[What to produce] Quote exactly, and only, the lines of the material below from the line with "const object = new THREE.Group();" through the line with "obj.matrix_world = world".

— START Material to process —

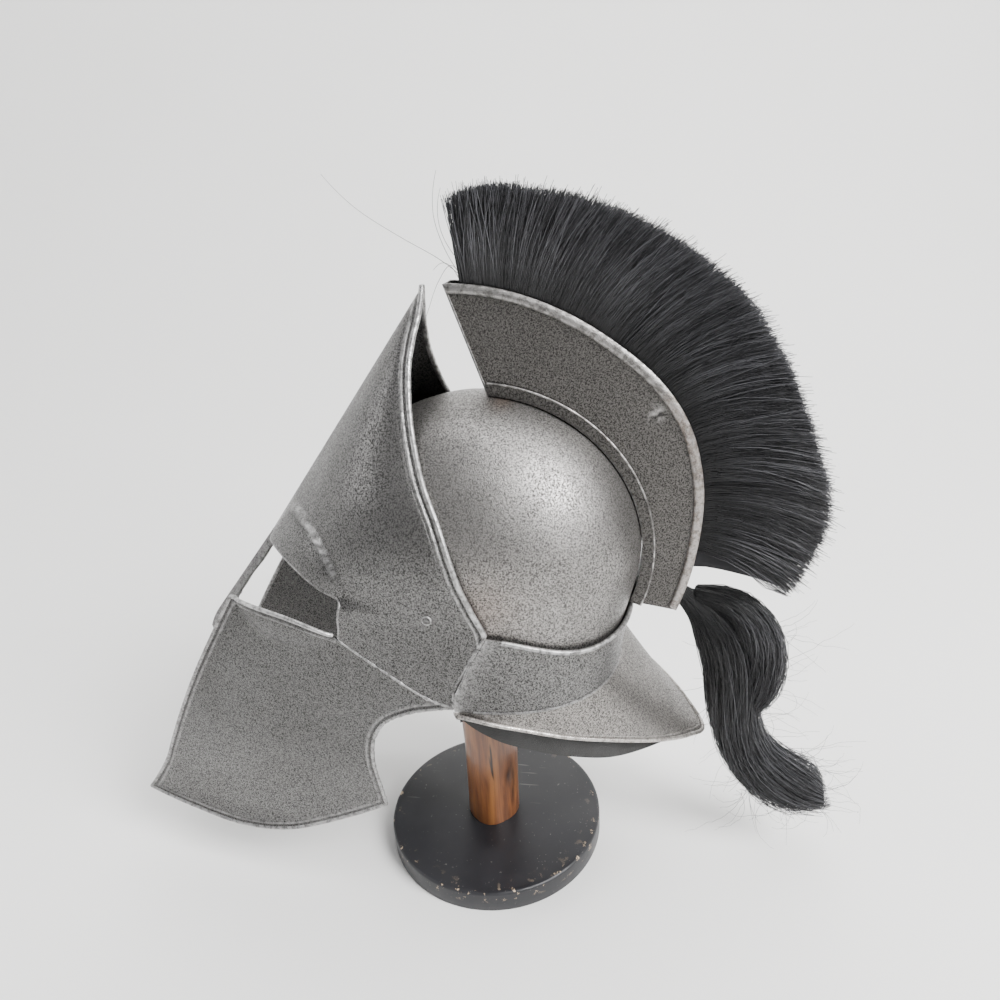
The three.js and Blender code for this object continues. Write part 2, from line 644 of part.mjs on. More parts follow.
function buildCrest() {
  const crest = new THREE.Group();
  crest.add(piece('crest_holder', makeHolder(), 'steelDark'), piece('crest_rail', makeRail(), 'steelDark'));
  crest.add(piece('plume', makePlume(), 'hair'), piece('plume_tail', makeTail(), 'hair'));
  return crest;
}

function buildHelmet() {
  const helmet = new THREE.Group();
  const cheek = makeCheek();
  const rivet = makeRivet();
  helmet.add(piece('bowl', makeBowl(), 'steelLight'), piece('face_plate', makeFacePlate(), 'steel'));
  helmet.add(piece('cheek_left', cheek, 'steelDark'), piece('cheek_right', mirrored(cheek), 'steelDark'));
  helmet.add(piece('neck_band', makeBand(), 'steel'), piece('neck_guard', makeGuard(), 'steelLight'));
  helmet.add(piece('liner', makeLiner(), 'leather'));
  helmet.add(piece('rivet_left', rivet, 'steelLight'), piece('rivet_right', mirrored(rivet), 'steelLight'));
  return helmet;
}

const object = new THREE.Group();
object.add(buildStand(), buildHelmet(), buildCrest());

export default object;
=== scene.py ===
"""Looks of the crested steel helmet on its stand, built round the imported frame.

Tables and sizes are in millimetres, in the frame's axes (+Z up, the face looks along -Y, the wearer's
left is +X). Shell.build scales each finished mesh to metres once, with its object left at the origin.
"""
import math
from dataclasses import dataclass
from enum import Enum

import bpy
import numpy as np
from mathutils import Matrix, Vector


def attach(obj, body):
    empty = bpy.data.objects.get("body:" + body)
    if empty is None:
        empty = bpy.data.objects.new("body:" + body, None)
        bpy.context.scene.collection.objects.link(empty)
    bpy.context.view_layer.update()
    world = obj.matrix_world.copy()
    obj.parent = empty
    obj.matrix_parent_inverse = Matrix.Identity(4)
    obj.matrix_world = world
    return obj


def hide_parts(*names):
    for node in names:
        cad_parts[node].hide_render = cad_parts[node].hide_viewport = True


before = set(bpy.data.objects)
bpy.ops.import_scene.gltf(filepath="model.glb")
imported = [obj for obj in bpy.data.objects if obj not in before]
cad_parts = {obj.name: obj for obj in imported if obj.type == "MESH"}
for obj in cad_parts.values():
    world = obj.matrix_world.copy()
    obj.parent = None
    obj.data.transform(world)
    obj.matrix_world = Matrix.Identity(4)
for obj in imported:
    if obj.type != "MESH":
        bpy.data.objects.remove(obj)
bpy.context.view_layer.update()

MM = 0.001
BODY = "root"
Array = np.ndarray


class Slot(Enum):
    """Material slots of the record."""

    BOWL = "steel_bowl"
    PLATE = "steel_plate"
    GUARD = "steel_guard"
    CREST = "steel_crest"
    LEATHER = "black_leather"
    HAIR = "horsehair"
    PAINT = "stand_paint"
    WOOD = "stand_wood"


class Side(Enum):
    """Wearer's side, as the sign of X."""

    LEFT = 1
    RIGHT = -1


# ---- sizes shared by the steel pieces ----

@dataclass(frozen=True)
class Sheet:
    """Sheet steel and its rolled edges."""

    wall: float = 1.3
    gap: float = 0.3
    bead: float = 1.9


@dataclass(frozen=True)
class BowlSize:
    """Outside of the bowl: half sizes, middle, rim and how the rear draws in below the widest level."""

    half: float = 88.2
    long: float = 112.5
    rise: float = 110.5
    y: float = 10.0
    z: float = 275.0
    rim: float = 200.0
    taper: float = 20.5


STEEL = Sheet()
BOWL = BowlSize()

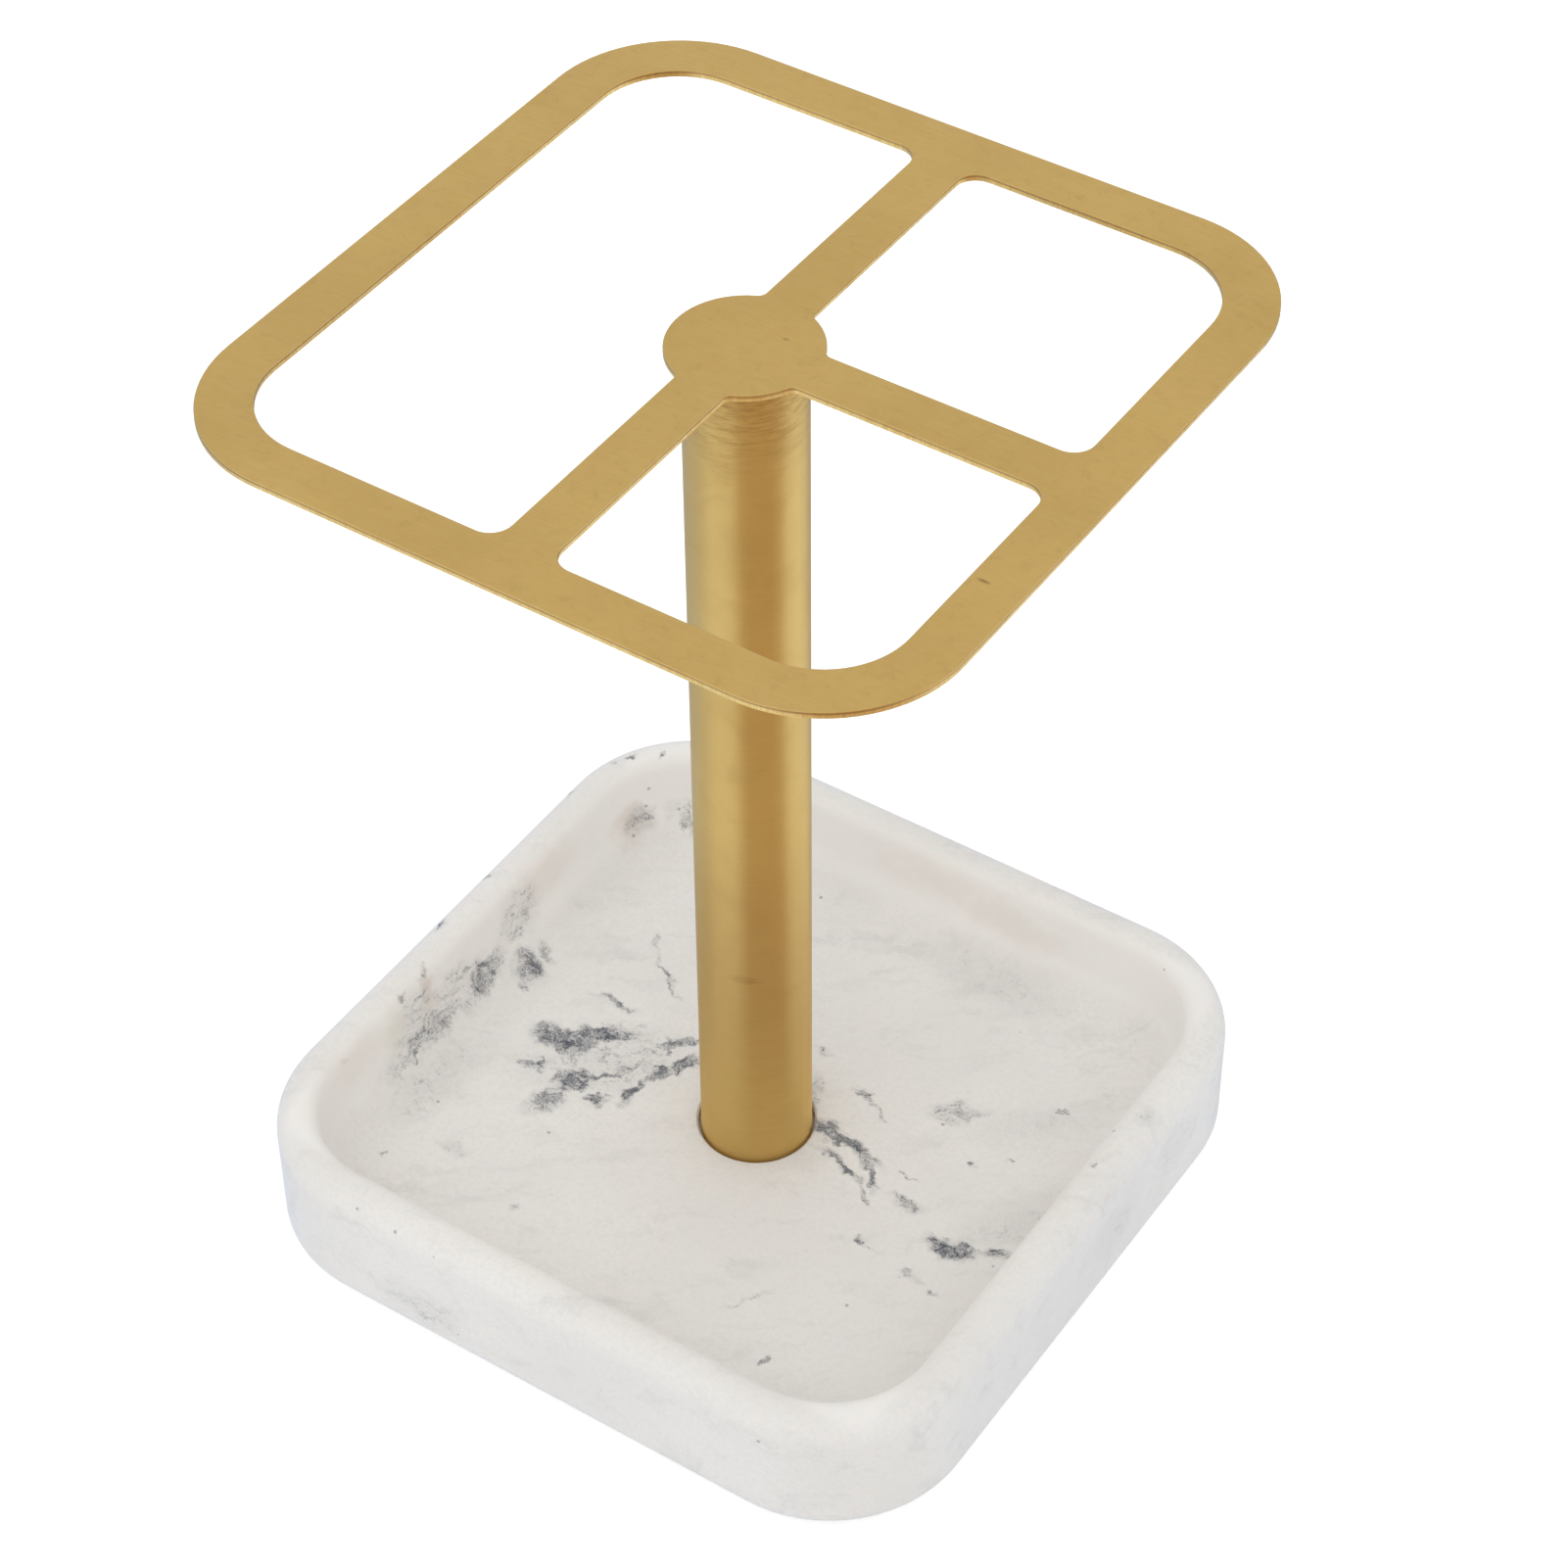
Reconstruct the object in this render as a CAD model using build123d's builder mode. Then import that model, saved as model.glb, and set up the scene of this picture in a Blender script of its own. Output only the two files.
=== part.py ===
"""Counter-top razor stand: a cast resin dish, a brushed tube post and a thin laser-cut rack plate.

Millimetres, +Z up. The origin is on the post's axis at the level the foot pads stand on. The rack's long
spoke runs along Y and its short spoke runs from the hub towards +X.
"""

import os

from build123d import *

# ---- Driving dimensions -------------------------------------------------------------------------------

# whole stand
overall_height = 148.8

# dish base, cast in marble-look resin
base_length = 110.0
base_width = 108.0
base_corner_radius = 21.0
base_height = 21.5
base_bottom_radius = 3.5
rim_width = 5.8
rim_outer_radius = 3.6
rim_inner_radius = 2.1
well_draft = 5.0
well_floor_radius = 6.0
floor_thickness = 7.8

# post tube and its seat in the dish
tube_radius = 8.0
tube_wall = 1.0
tube_end_chamfer = 0.25
seat_depth = 2.0
seat_clearance = 0.45
seat_edge_chamfer = 0.3

# rack plate
rack_length = 105.0
rack_width = 106.0
rack_thickness = 1.0
rack_corner_radius = 18.7
rack_frame_width = 7.2
spoke_width = 7.2
spoke_end_radius = 3.0
hub_overhang = 2.0
hub_spoke_radius = 1.3
rack_edge_break = 0.15

# threaded plugs pressed into both ends of the tube
top_plug_length = 10.0
bottom_plug_length = 12.0
plug_chamfer = 0.4

# M5 stud welded under the hub
stud_radius = 2.5
stud_length = 8.0
stud_flange_radius = 3.4
stud_flange_height = 0.8
stud_flange_clearance = 0.2
thread_chamfer = 0.5

# M5 button head screw and its washer, from below
screw_radius = 2.5
screw_length = 12.0
screw_head_radius = 4.75
screw_head_height = 2.75
screw_head_rim = 0.6
screw_head_crown = 0.6
screw_head_face_radius = 2.25
screw_socket_width = 3.0
screw_socket_depth = 1.6
screw_hole_clearance = 0.3
washer_radius = 7.5
washer_thickness = 1.2
washer_hole_clearance = 0.15
washer_chamfer = 0.15
head_recess_side_clearance = 0.5
head_recess_end_clearance = 0.05

# stick-on foot pads
pad_radius = 6.0
pad_thickness = 2.0
pad_recess_depth = 1.0
pad_recess_clearance = 0.3
pad_inset = 17.0
pad_edge_radius = 0.5

# how far a corner or face may lie from its place and still be picked there
picking_tolerance = 0.001

# ---- Sizes that follow from them ----------------------------------------------------------------------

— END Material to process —

[Solution to this task]
const object = new THREE.Group();
object.add(buildStand(), buildHelmet(), buildCrest());

export default object;
=== scene.py ===
"""Looks of the crested steel helmet on its stand, built round the imported frame.

Tables and sizes are in millimetres, in the frame's axes (+Z up, the face looks along -Y, the wearer's
left is +X). Shell.build scales each finished mesh to metres once, with its object left at the origin.
"""
import math
from dataclasses import dataclass
from enum import Enum

import bpy
import numpy as np
from mathutils import Matrix, Vector


def attach(obj, body):
    empty = bpy.data.objects.get("body:" + body)
    if empty is None:
        empty = bpy.data.objects.new("body:" + body, None)
        bpy.context.scene.collection.objects.link(empty)
    bpy.context.view_layer.update()
    world = obj.matrix_world.copy()
    obj.parent = empty
    obj.matrix_parent_inverse = Matrix.Identity(4)
    obj.matrix_world = world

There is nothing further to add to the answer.